Last month's column described the information needed to make a request for proposal (RFP) useful to both the company issuing it and the vendors who must respond. But RFPs and the formalized process they represent are not needed in all purchasing situations. Several other approaches are available. Which approach is chosen depends mostly on two factors: how well the company understands its requirements and how familiar it is with the potential vendors. These are summarized in Figure 1.

Figure 1: Factors Determining Chosen Approach to Purchase


When requirements are well known but vendors are not, it's sometimes possible to replace a formal RFP with a "bake-off" during which several potential vendors demonstrate how they would solve an actual problem. The trick here is selecting the right problem: it must include the critical issues facing the buyer but be contained enough to address them in a reasonable amount of time. This approach most often makes sense when buyers are replacing an existing system because they will know exactly what to look for and suitable test data will probably be available. Of course, some preliminary due diligence is still required to identify the most appropriate vendors, and some additional research will be needed after the bake-off to ensure that the apparent winner is suitable in other ways as well.

One additional caveat is that this approach can favor vendors with quick deployment times. Sometimes the most suitable solution will do poorly in a quick test because it takes more initial tuning to reach its potential. If the tuning is just done once, it should not be overweighted in the final decision.

When requirements are poorly defined but the vendors are known, it may be worth postponing the final decision and instead setting up a trial or prototype to gain some additional experience. Many analytical and business intelligence vendors in particular offer these sorts of programs. The goal is to get a clearer picture of how you might actually work with the system, what it can and can't do for you, and what nonsystem issues you'll face, such as data quality, staff skills and end-user expectations. It may be necessary to invest in a little staff training on the trial product, but this itself adds knowledge that can later be used in defining general requirements.
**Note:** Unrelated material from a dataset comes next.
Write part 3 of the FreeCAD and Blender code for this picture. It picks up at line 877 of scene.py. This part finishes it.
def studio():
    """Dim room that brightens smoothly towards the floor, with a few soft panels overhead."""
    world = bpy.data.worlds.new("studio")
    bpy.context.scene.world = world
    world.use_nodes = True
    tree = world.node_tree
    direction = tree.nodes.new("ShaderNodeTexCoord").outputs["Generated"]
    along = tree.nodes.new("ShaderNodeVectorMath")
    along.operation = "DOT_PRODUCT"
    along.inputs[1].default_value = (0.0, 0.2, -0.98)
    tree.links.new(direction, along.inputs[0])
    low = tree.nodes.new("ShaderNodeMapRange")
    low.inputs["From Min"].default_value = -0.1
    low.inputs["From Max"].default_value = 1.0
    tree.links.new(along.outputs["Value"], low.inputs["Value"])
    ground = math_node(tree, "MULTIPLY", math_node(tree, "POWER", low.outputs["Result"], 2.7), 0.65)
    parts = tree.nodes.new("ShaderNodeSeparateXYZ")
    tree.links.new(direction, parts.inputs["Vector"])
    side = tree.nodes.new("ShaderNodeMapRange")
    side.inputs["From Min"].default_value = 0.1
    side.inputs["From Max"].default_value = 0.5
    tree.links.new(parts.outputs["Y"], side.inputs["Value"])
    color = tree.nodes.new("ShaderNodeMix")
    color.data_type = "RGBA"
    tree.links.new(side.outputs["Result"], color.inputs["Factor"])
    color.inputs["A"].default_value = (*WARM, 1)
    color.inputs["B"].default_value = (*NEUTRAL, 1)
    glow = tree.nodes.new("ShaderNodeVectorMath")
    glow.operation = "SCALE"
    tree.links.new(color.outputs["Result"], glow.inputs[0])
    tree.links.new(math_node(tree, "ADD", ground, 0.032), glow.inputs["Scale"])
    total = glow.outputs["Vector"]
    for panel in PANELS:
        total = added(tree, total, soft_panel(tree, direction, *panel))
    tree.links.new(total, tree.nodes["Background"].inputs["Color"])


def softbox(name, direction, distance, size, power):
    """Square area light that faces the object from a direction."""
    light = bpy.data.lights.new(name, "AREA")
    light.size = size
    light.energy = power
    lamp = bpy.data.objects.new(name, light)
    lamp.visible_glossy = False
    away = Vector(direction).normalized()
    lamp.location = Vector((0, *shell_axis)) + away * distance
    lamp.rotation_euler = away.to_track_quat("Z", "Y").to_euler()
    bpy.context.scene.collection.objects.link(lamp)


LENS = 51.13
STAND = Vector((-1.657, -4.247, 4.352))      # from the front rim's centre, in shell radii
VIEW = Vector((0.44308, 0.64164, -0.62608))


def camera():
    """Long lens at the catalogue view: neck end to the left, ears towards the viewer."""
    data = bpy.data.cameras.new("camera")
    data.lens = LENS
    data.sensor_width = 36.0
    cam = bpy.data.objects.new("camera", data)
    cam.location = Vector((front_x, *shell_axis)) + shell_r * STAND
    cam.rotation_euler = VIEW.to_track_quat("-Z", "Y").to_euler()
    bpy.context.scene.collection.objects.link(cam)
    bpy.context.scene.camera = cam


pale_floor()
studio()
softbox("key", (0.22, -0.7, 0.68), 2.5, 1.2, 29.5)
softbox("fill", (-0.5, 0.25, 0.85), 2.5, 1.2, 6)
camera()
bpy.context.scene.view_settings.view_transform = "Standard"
There's some danger that you'll fall in love with the trial system and never get around to considering other alternatives - but if you do find something that works well on the first try, what's so bad about that? A more likely outcome is you'll learn what's hard, what's easy and what's important, and use that to guide your assessment of the competitive products, possibly using the bake-off approach described above.
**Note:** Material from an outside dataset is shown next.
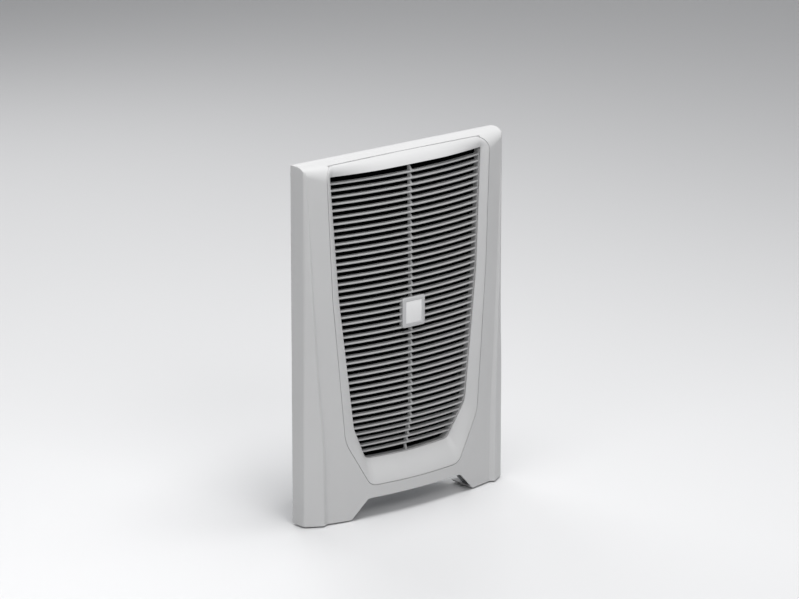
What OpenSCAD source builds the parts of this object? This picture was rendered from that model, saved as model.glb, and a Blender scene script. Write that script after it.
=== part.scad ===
/* [Cover] */
// Width of the outer cover
cover_w = 400; // [380:1:430]
// Height of the outer cover
cover_h = 561; // [545:1:600]
// Depth of the cover in the middle of its curved face
face_depth = 58.5; // [56:0.5:64]
// How far the curved face falls back at the cover's sides
face_sag = 30.2; // [22:0.1:34]
// Wall of the moulded cover and bezel
cover_wall = 3; // [2.6:0.1:3.4]
// Width of a side pillar at the bottom, from the side to its ridge
pillar_w = 27.4; // [24:0.1:30]
// Height of the pillar's ridge above the curved face, at the bottom
pillar_proud = 7.1; // [5:0.1:9]
// Depth of the upright side wall below the crease
crease_d = 27; // [22:0.5:30]
// Height of the notch in the lower edge
notch_h = 29.5; // [20:0.5:34]
// Width of the notch at its top
notch_top_w = 186; // [150:1:200]
// Width of the notch at the lower edge
notch_w = 245; // [220:1:260]
// Depth of the flat top behind the roll
top_flat = 12; // [9:0.5:16]
// Height of the roll from the top to the middle of the face
top_drop = 64; // [50:1:75]

/* [Grille] */
// Number of louvre blades
blade_count = 42; // [30:1:46]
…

When requirements and vendors are both well known, you may be able to skip much of the structured process and make a choice after limited interaction with the leading candidates. This may seem like such a risky strategy that you would never employ it. But consider several situations:

  • You have such simple needs that any major vendor is certain to meet them. This might apply to near-commodity products such as a small business accounting package or email broadcast system.
  • The risk is low enough that you can afford to make a mistake. Risk includes the investment in the product and the cost of having it not work. Open source technical utilities often fall into this category: they're nearly free, and if they don't work, you'll find out right away and try another. It can be cheaper to work this way than to conduct a lengthy, formal evaluation.
  • You have access to detailed information based on a previous experience. You may have hired a consultant who specializes in this area or knows someone who has recently evaluated similar systems and is willing to share the information they gathered. You have to make sure they were looking at the same requirements, but assuming they were, their information should let you form detailed judgments of candidate vendors without gathering it again yourself.

In each of these cases, you'll still need some research to be sure the selected vendor can really do what you want. But with enough pre-existing knowledge about vendors' capabilities and your own needs, you can move directly to very specific questions to resolve your uncertainties and then make a sound decision.
When both requirements and vendors are not known, you might still be able to use a trial or prototype to improve your understanding of your requirements. But for projects that exceed a certain threshold of complexity, a trial won't teach you enough to be useful. In these cases, your best bet is the traditional structured process and a formal RFP.

When deciding which method to choose, bear in mind that running a great selection project is not an end in itself. Your object is to find a system that works. Do that as quickly and efficiently as possible, and then you can move on to the real goal, which is deploying a system that benefits your organization.